Dr. Ari Berman, President of Yeshiva University, has announced the appointment of Adam Gerdts as vice president for institutional advancement.  Adam is a veteran advancement professional with deep expertise in the world of higher education after an outstanding career at University of North Carolina (UNC) at Chapel Hill, for which he led its flagship business school. Adam began his development career in 2002 at Manhattan Theater Club, working on five annual fund campaigns and a highly successful capital campaign to restore Broadway’s Biltmore Theater. In 2006, he moved to higher education fundraising with his work at American Friends of the Hebrew University of Jerusalem. Adam joined UNC in 2007 as director of the Young Alumni Programs for Carolina Annual Fund within the University of North Carolina Development Office.
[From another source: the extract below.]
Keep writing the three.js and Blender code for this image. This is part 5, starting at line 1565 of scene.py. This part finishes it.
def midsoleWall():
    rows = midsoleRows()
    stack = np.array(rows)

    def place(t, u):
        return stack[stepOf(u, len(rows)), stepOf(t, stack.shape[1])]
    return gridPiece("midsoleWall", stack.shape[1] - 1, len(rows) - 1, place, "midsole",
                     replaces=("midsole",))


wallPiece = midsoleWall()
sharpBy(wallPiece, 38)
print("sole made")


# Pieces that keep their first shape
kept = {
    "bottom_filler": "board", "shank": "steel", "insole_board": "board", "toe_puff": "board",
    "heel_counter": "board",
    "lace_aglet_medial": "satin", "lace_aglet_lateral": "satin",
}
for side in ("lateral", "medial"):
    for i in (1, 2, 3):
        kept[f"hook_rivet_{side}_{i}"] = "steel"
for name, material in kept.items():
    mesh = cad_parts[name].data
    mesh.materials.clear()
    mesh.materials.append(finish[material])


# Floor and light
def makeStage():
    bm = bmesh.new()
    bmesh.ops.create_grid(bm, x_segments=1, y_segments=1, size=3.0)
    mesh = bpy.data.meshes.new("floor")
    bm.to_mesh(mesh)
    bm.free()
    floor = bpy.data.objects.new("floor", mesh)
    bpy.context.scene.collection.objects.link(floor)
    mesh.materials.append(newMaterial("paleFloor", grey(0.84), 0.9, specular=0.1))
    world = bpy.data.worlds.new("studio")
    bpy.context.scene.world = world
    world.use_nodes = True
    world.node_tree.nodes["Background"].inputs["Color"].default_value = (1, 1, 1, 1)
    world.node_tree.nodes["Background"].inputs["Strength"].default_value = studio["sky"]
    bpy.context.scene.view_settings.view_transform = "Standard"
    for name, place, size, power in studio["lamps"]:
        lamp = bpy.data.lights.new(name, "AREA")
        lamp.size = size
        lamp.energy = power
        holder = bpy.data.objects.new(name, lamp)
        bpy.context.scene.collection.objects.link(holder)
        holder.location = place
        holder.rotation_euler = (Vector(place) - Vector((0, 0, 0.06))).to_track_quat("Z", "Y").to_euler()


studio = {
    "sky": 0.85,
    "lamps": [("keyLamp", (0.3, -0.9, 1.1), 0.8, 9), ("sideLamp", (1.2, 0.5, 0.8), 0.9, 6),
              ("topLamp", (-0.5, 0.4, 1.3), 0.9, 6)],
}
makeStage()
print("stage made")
He came to UNC Kenan-Flagler as a major gift officer in 2008, becoming the executive director of development in 2010. In 2014, Adam was named the associate dean of advancement.
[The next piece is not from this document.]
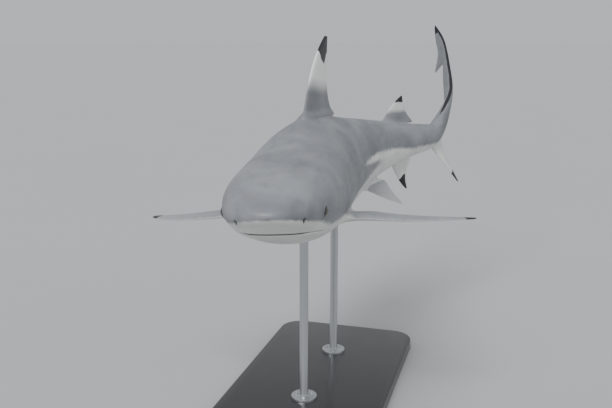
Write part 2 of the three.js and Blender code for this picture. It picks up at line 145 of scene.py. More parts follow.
def setCamera():
    data = bpy.data.cameras.new("camera")
    data.sensor_width = view["sensor"]
    data.lens = view["focalPixels"] / view["imageWidth"] * view["sensor"]
    camera = addObject("camera", data)
    camera.location = Vector(place((0, 0, 0))) + Vector(view["fromSnout"]) * shark["length"]
    camera.rotation_euler = (math.radians(90 - view["lookDown"]), 0, 0)
    bpy.context.scene.camera = camera


setCamera()
print("camera set")


def hexColour(text):  # "#rrggbb" as linear red, green, blue, alpha
    parts = [int(text[i:i + 2], 16) / 255 for i in (1, 3, 5)]
    return tuple(p / 12.92 if p <= 0.04045 else ((p + 0.055) / 1.055) ** 2.4 for p in parts) + (1,)


def addNode(tree, kind, inputs=None, result=None, **settings):
    # A socket given as an input is linked. Gives the node, or its output of the name or number asked for.
    # A Mix node takes its share at 0 and its colours at 6 and 7, and gives their mix at 2.
    node = tree.nodes.new("ShaderNode" + kind)
    for name, value in settings.items():
        setattr(node, name, value)
    for name, value in (inputs or {}).items():
        if isinstance(value, bpy.types.NodeSocket):
            tree.links.new(value, node.inputs[name])
        else:
            node.inputs[name].default_value = value
    return node if result is None else node.outputs[result]


def newMaterial(name):
    material = bpy.data.materials.new(name)
    material.use_nodes = True
    material.node_tree.nodes.clear()
    return material, material.node_tree


def perMetre(millimetres):  # a noise scale with features of about this size
    return 1000 / millimetres


skinFinish = {
    "back": "#6d7075", "backPale": "#84878c", "backDark": "#55585f",
    "belly": "#dddeda", "bellyDull": "#c6cac8",
    # crease is painted shade, put into the mouth's line, the nostrils, the gill slits and the lids
    "tip": "#121519", "band": "#eff0ed", "crease": "#2f3033", "pore": "#565b61",
    # sizes of the markings in mm, and the dark streaks, as how tight they lie across, along and up
    "blotch": 75, "freckle": 9, "grain": 1.8, "ragged": 24, "poreGap": 5, "streaks": (60, 14, 60),
    "wander": 0.25,  # how far the belly's edge wanders, as a share of its softness
    "tipWander": 4.5, "tipSoft": 1.4,  # how far a black tip's edge wanders, and how soft it is, in mm
    # for each veil, the noise behind it, the noise where it is clear and full, and how strong it gets
    "veils": {"cloudy": ("blotch", 0.35, 0.68, 1), "dull": ("blotch", 0.4, 0.7, 1),
              "streaky": ("streak", 0.5, 0.75, 0.4), "rayed": ("rays", 0.45, 0.75, 0.3),
              "speck": ("freckle", 0.58, 0.74, 0.16)},
    "relief": {"grain": 0.5, "ribs": 1.2, "pore": -0.8}, "bumpStrength": 0.25, "bumpHeight": 0.0006,
    "rough": (0.4, 0.54),
}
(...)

1. What profession did you think you would hold when you were an undergrad?

I entered UNC Chapel Hill as an Air Force ROTC cadet with a math major. I thought about pursuing a career as a pilot, but I changed course sophomore year. I left UNC after graduation for New York, worked in the theatre business, and pursued a career as a director.


2. What aspect of YU are you most passionate about?
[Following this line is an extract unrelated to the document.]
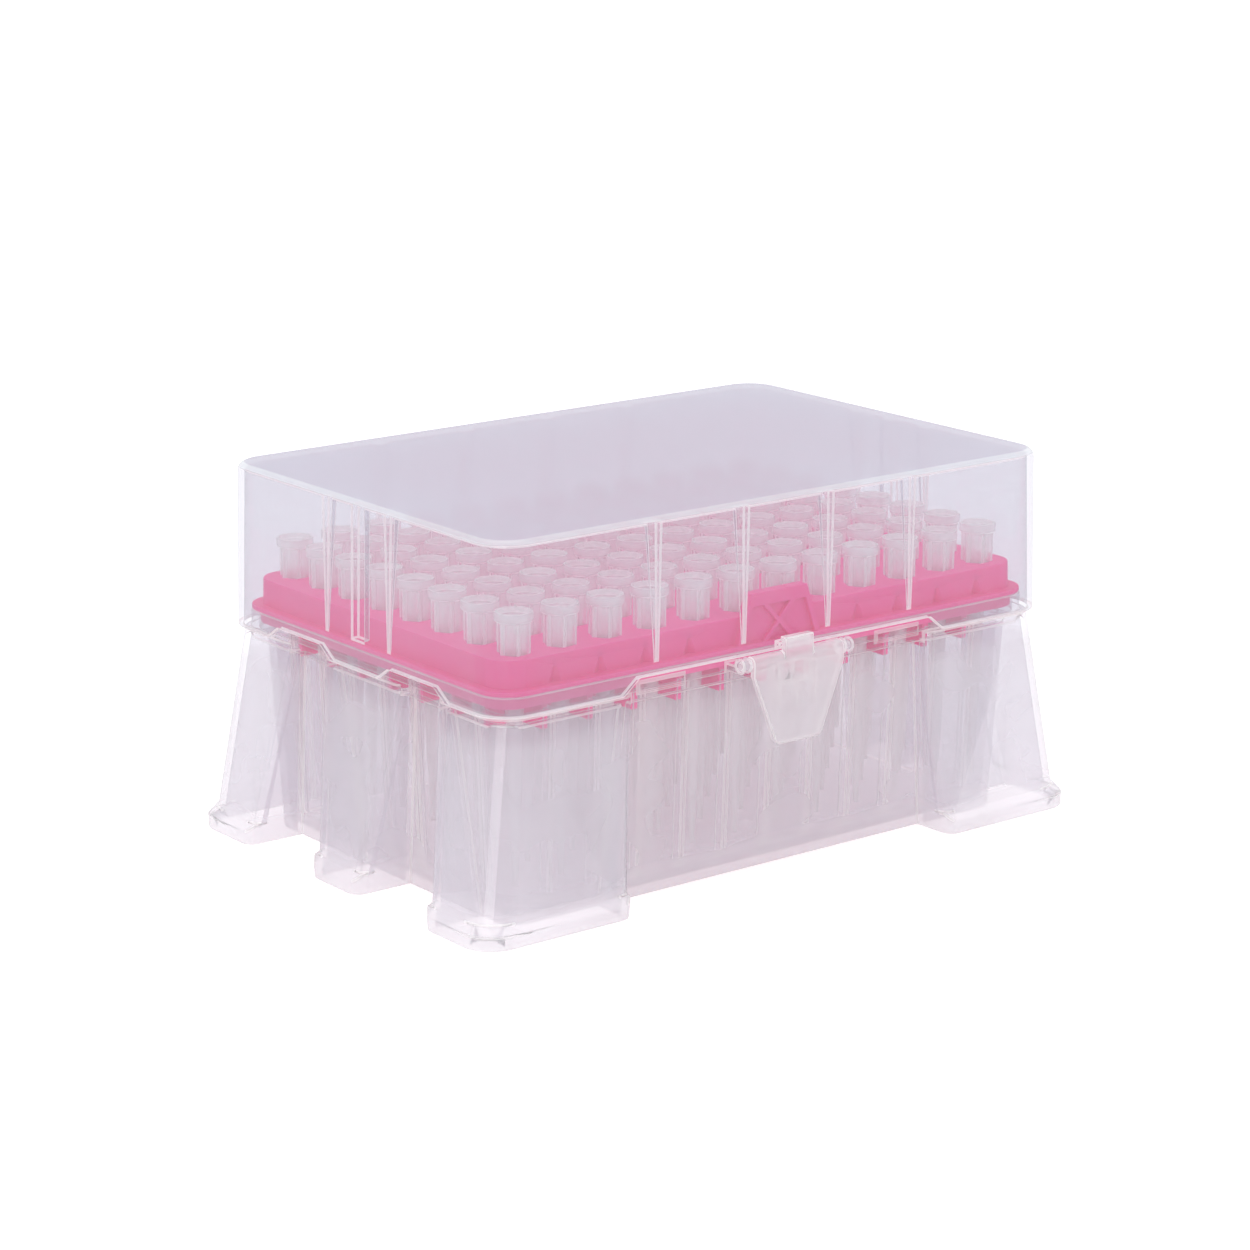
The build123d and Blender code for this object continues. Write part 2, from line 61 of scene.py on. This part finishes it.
# ---------------------------------------------------------------- sizes, in millimetres and degrees
WELD = 0.002                     # corners closer than this are one
RADIUS_SEGMENTS = 2              # faces across a moulded radius
SHARP_EDGE = 35.0                # edges that turn by more than this get a radius
SHARP_BASE_EDGE = 50.0           # the same on the base, whose legs have many slighter turns
LID_RADIUS, PLATE_RADIUS, BASE_RADIUS, LATCH_RADIUS = 0.3, 0.15, 0.3, 0.22
SMOOTH_COPY, SMOOTH_TIP = 35.0, 40.0     # faces that turn by less than this are shaded as one

FOOT_REACH = (63.89, 42.74)      # from the middle of the box to the outside of a corner foot
FOOT_RADIUS = 5.6                # its rounding, seen from above
FOOT_CENTRE = (FOOT_REACH[0] - FOOT_RADIUS, FOOT_REACH[1] - FOOT_RADIUS)
FOOT_HEIGHT = 2.3                # its upright side
FOOT_SHOULDER = 1.4              # the slope above that
FOOT_STEP = 1.29                 # how far in the slope goes
FOOT_MARGIN = 0.1                # nothing further above the slope is touched

PITCH = 9.0
TIP_ROWS, TIP_COLUMNS = 8, 12
TIP_SEGMENTS = 48
TIP_FINS = 6
FIN_SPAN = 2                     # segments across a fin
# the rim bands and the fins of each tip take a whiter material: a painted highlight
RIM_HIGHLIGHT_RINGS = (12, 15, 16, 17)     # the band from each of these rings to the next is a bright rim
DECK = 44.2                      # the plate's deck, on which the tips hang

# ---------------------------------------------------------------- looks
WHITE = (1, 1, 1, 1)
NOISE_SPAN = (0.3, 0.7)          # the noise values between which a look runs from one end to the other
GRAIN_DEPTH = 0.0002

CLOUD_SCALE, GRAIN_SCALE = 90.0, 4200.0  # of the clear plastics' slow unevenness and fine grain
CLOUD_SHADE = 0.97               # the darkest patches of the milky colour, as a share of it
HAZE_SPREAD = (0.85, 1.15)       # unevenness of the milky share
ROUGH_SPREAD = (0.8, 1.25)       # and of the roughness
FACE_GLOSS, SLANT_GLOSS, GLOSS_POWER = 0.04, 0.5, 4.0    # seen face on, seen at a slant, and the rise between
LEVEL_BLEND, TOP_BLEND = 1.0, 0.1        # millimetres on each side of a change in milkiness
FLAT_FROM, FLAT_TO = 0.97, 0.995         # the normal's upright share, from a sloping face to a level one

PINK_DARK, PINK_LIGHT = (0.86, 0.085, 0.315, 1.0), (0.93, 0.11, 0.36, 1.0)
PINK_ROUGH = (0.32, 0.45)
PINK_CLOUD_SCALE, PINK_GRAIN_SCALE = 60.0, 3000.0

FLOOR_COLOUR, FLOOR_GLOW = (0.86, 0.86, 0.87, 1.0), 0.4
SKY_UNSEEN, SKY_SEEN = 0.9, 1.0          # brightness for the light it gives, and as it shows


# ---------------------------------------------------------------- materials
def new_material(name):
    material = bpy.data.materials.new(name)
    material.use_nodes = True
    tree = material.node_tree
    tree.nodes.clear()
    return material, tree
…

I believe strongly in the transformative power of education. The pursuit of knowledge has the ability to lift people up and change their lives for the better. Whether Torah study, science, or the arts, broadening one’s mind is an endeavor more than worth pursuing.


3. How has your past work experience prepared you for this position?

I pursued a career in development based on helping people do good for an organization about which we shared a passion. My career began in the arts at Manhattan Theatre Club and for many years played out at my alma mater UNC Chapel Hill. Throughout that time and indeed all my life, my commitment to the Jewish community has additionally provided experiences to work with donors to do good in the world. My experience across all these sectors will allow me to apply best practices across higher education, non-profit, and Jewish philanthropy to increase philanthropic revenue for the benefit of YU students, faculty, staff and the world beyond our campuses.


4. What are some of your goals for YU’s Office of Institutional Advancement?

Alumni and donors can help transform the student experience, recruit and retain great faculty, and connect with the Jewish community, the state of Israel and beyond. I look forward to working tirelessly alongside university leadership and the institutional advancement team to increase private philanthropic support of YU.


5. What would your colleagues be surprised to learn about you?

My family moved often during my childhood, as my father worked as a dentist in the US Air Force. We lived in Washington DC; Tampa, FL; San Antonio, TX; Haughton, LA; Egelsbach, Germany; before landing in Goldsboro, NC, which is how I ended up at UNC. My parents then went on to Okinawa, Japan; Vacaville, CA; then back to Washington DC where my father retired from active duty.